The songwriting is aimed to demonstrate the Strokes are no longer restricted by the limitations of their first two albums. Here, the structures are trickier, but the hooks remain airtight. “Electricityscape” delves with restless minor key segments that break away to glistening bridges before returning to the song’s central guitar riff. More or less complimented by Casablancas’ croon, “Heart in a Cage” swings hard, building momentum fast with thrilling arpeggios played on guitar that sets the song sailing. Perhaps the biggest departure is “Ask Me Anything,” a chamber piece without drums where Casablancas sings aided by computerized strings that give his testimony of shyness a reflective touch.

If there’s someone who can wring out several meanings out of a single phrase repeated over and over, it’s this lead singer. His lyrics, however simple, remain mired in self-disgust and disillusionment. When he bellows the phrase “you’re no fun” repeatedly (“Fear of Sleep”), the accusation turns into an individual testimony. His slouched way of singing remains his most deceptive instrument. On the song “On the Other Side,” he stretches out phrases like “I’m tired of everyone I know” in slow motion, so every syllable is given painfully rendered. At first listen, the song is a drag, just one long complaint until the corner is turned and Casablancas admits, “I hate myself for hating them.”

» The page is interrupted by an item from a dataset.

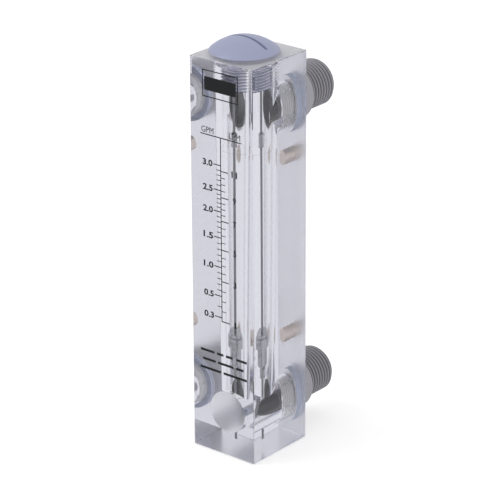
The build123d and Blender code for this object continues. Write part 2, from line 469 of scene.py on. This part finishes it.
def pressed_brass(insert):
    """Brass, turned: yellow at the mouth and in the bore. Where it is pressed into the acrylic it is
    painted near white, as painted light in place of the light that the acrylic keeps from it."""
    material, tree, shader = surface(
        f"Brass, turned and pressed in, {insert}", Metallic=1.0, Roughness=0.5,
    )
    bright = add_node(tree, "ShaderNodeMath", {
        0: axis_distance(tree, INSERTS[insert]), 1: INSERT_MOUTH * MM,
    }, operation="LESS_THAN")
    place = add_node(tree, "ShaderNodeTexCoord")
    parts = add_node(tree, "ShaderNodeSeparateXYZ", {0: place.outputs["Object"]})
    open_end = near(tree, parts.outputs["Y"], REAR, SKIN * MM)
    bore = add_node(tree, "ShaderNodeMath", {
        0: parts.outputs["Y"], 1: INSERT_LOW.y + 0.2 * MM,
    }, operation="GREATER_THAN")
    plain_brass = either(tree, open_end, both(tree, bright.outputs[0], bore.outputs[0]))
    # Painted light: the outside gets a near white copy of the brass colour, while the open end and the
    # bore keep the yellow.
    tone = add_node(tree, "ShaderNodeMix", {
        0: plain_brass, 6: linear("#FBF0E4"), 7: linear("#C9A66B"),
    }, data_type="RGBA")
    tree.links.new(tone.outputs[2], shader.inputs["Base Color"])
    return material


# What a user may change


class MeterBlockSettings(bpy.types.PropertyGroup):
    """Clear block"""

    ior: FloatProperty(name="Refraction", description="Index of refraction of the acrylic", default=1.49)
    tint: FloatVectorProperty(
        name="Tint", description="Colour of light that passes a face of the acrylic",
        default=(0.99, 0.99, 0.99), subtype="COLOR", min=0, max=1,
    )
    depth: FloatVectorProperty(
        name="Depth colour", description="Colour that the acrylic takes on in great depth",
        default=(0.11, 0.11, 0.31), subtype="COLOR", min=0, max=1,
    )
    density: FloatProperty(
        name="Density", description="How fast the acrylic drinks light, per metre", default=4.0,
    )
    frost: FloatProperty(
        name="Frost", description="Roughness of the milled faces", default=0.4,
        subtype="FACTOR", min=0, max=1,
    )
    base: FloatProperty(
        name="Base", description="Roughness of the base", default=0.3,
        subtype="FACTOR", min=0, max=1,
    )
    saw: FloatProperty(
        name="Saw marks", description="Roughness of the sawn top", default=0.6,
        subtype="FACTOR", min=0, max=1,
    )
    milk: FloatProperty(
        name="Milk", description="Share of light that the sawn top scatters", default=0.42,
        subtype="FACTOR", min=0, max=1,
    )
    haze: FloatProperty(
        name="Haze", description="Roughness of the bored holes", default=0.05,
        subtype="FACTOR", min=0, max=1,
    )
    edge: FloatProperty(
        name="Edge", description="Width of the block's broken edges", default=0.25 * MM, unit="LENGTH",
    )


class MeterFittingSettings(bpy.types.PropertyGroup):
    """Plug, fittings and seals"""

    pipe: FloatVectorProperty(
        name="Pipe fittings", description="Colour of the rear fittings",
        default=tuple(linear("#AAA8AF")[:3]), subtype="COLOR", min=0, max=1,
    )
    # Painted shade: the share of the fittings' colour that the grooves of the port's thread keep,
    # darkest at the root.
    groove: FloatProperty(
        name="Groove", description="Share of the fittings' colour that is left in the grooves",
        default=0.15, subtype="FACTOR", min=0, max=1,
    )
    cap: FloatVectorProperty(
        name="Top plug", description="Colour of the top plug",
        default=tuple(linear("#A3A8C4")[:3]), subtype="COLOR", min=0, max=1,
    )
    seal: FloatVectorProperty(
        name="Port seals", description="Colour of the seals round the fittings",
        default=tuple(linear("#CDD5E8")[:3]), subtype="COLOR", min=0, max=1,
    )
    pipe_pitch: FloatProperty(
        name="Pipe thread pitch", description="Spacing of the pipe threads", default=1.814 * MM,
        unit="LENGTH",
    )
    fine_pitch: FloatProperty(
        name="Fine thread pitch", description="Spacing of the threads in the block", default=1.337 * MM,
        unit="LENGTH",
    )


class MeterFloatSettings(bpy.types.PropertyGroup):
    """Float and rod"""

    steel: FloatVectorProperty(
        name="Steel", description="Colour of the float",
        default=tuple(linear("#B4B4B6")[:3]), subtype="COLOR", min=0, max=1,
    )
    rod: FloatVectorProperty(
        name="Rod", description="Colour of the guide rod",
        default=tuple(linear("#7C7C80")[:3]), subtype="COLOR", min=0, max=1,
    )


class MeterPrintSettings(bpy.types.PropertyGroup):
    """Printed scale"""

    digit: FloatProperty(
        name="Digits", description="Height of the scale's numbers", default=2.9 * MM, unit="LENGTH",
    )
    letter: FloatProperty(
        name="Letters", description="Height of the unit letters", default=2.7 * MM, unit="LENGTH",
    )
    ink: FloatProperty(
        name="Ink thickness", description="Thickness of the printed ink", default=0.04 * MM,
        unit="LENGTH",
    )


class MeterStageSettings(bpy.types.PropertyGroup):
    """Studio"""

    key: FloatProperty(
        name="Key lamp", description="Strength of the large lamp on the left, in watts", default=6.0,
        unit="POWER",
    )
    fill: FloatProperty(
        name="Fill lamp", description="Strength of the lamp on the right, in watts", default=2.5,
        unit="POWER",
    )
    room: FloatProperty(
        name="Room light", description="Strength of the light from all round", default=0.7,
    )
    studio: FloatVectorProperty(
        name="Studio", description="Colour of the surroundings that clear plastic and metal show",
        default=(0.8, 0.8, 0.855), subtype="COLOR", min=0, max=1,
    )
    floor: FloatProperty(name="Floor", description="Width of the floor", default=6.0, unit="LENGTH")


# Sizes in millimetres that the CAD boxes don't show

# Radii at the foot and the top of the threads, and the air between a thread and its hole
PLUG_ROOT = 9.14
PLUG_CREST = 10.0
PIPE_ROOT = 9.32
PORT_ROOT = 9.62
PIPE_CREST = 10.4775
THREAD_AIR = 0.08
# Seals and inserts are pressed so hard against the walls of their pockets that no air is left between.
CONTACT = 0.04
# A thread's end face stands back this much from the face of the piece that it belongs to, and this much
# air lies before a seal.
FACE_STEP = 0.03
# A cutter reaches this far past the face that it opens, or into the next cutter.
OVERCUT = 1
# A material finds a face of a piece by its place, to within this much.
SKIN = 0.02
# Air between the ink and the face that it is printed on
INK_AIR = 0.02
# The cone under the cap is this much wider at the top than the cap's ring.
CONE_LIP = 0.66
ROD_AIR = 0.06
DOME_RISE = 5.8
SLOT_HALF = 0.75
TUBE_LOW_RADIUS = 7.2
TUBE_HIGH_RADIUS = 9.0
CHAMBER_RADIUS = 9.2
CHANNEL_RADIUS = 9.6
CHANNEL_FRONT = -13.0
TUBE_TOP = 139.5
PIPE_BORE = 7.5
COLLAR_LENGTH = 11
INSERT_MOUTH = 2.5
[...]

He packs a lot of emotive power in his voice. These days, while most male lead singers either scream or pout, Casablancas is a true crooner who colors these songs with deep and complex emotions. “The world is in your hand/or it’s at your throat,” he sings (“Razorblade”), continually sounding like he’s about to strike a tripwire. That sense of dark tension ripples through this album, presenting a band that is brazenly confident but also not afraid to hide its scars.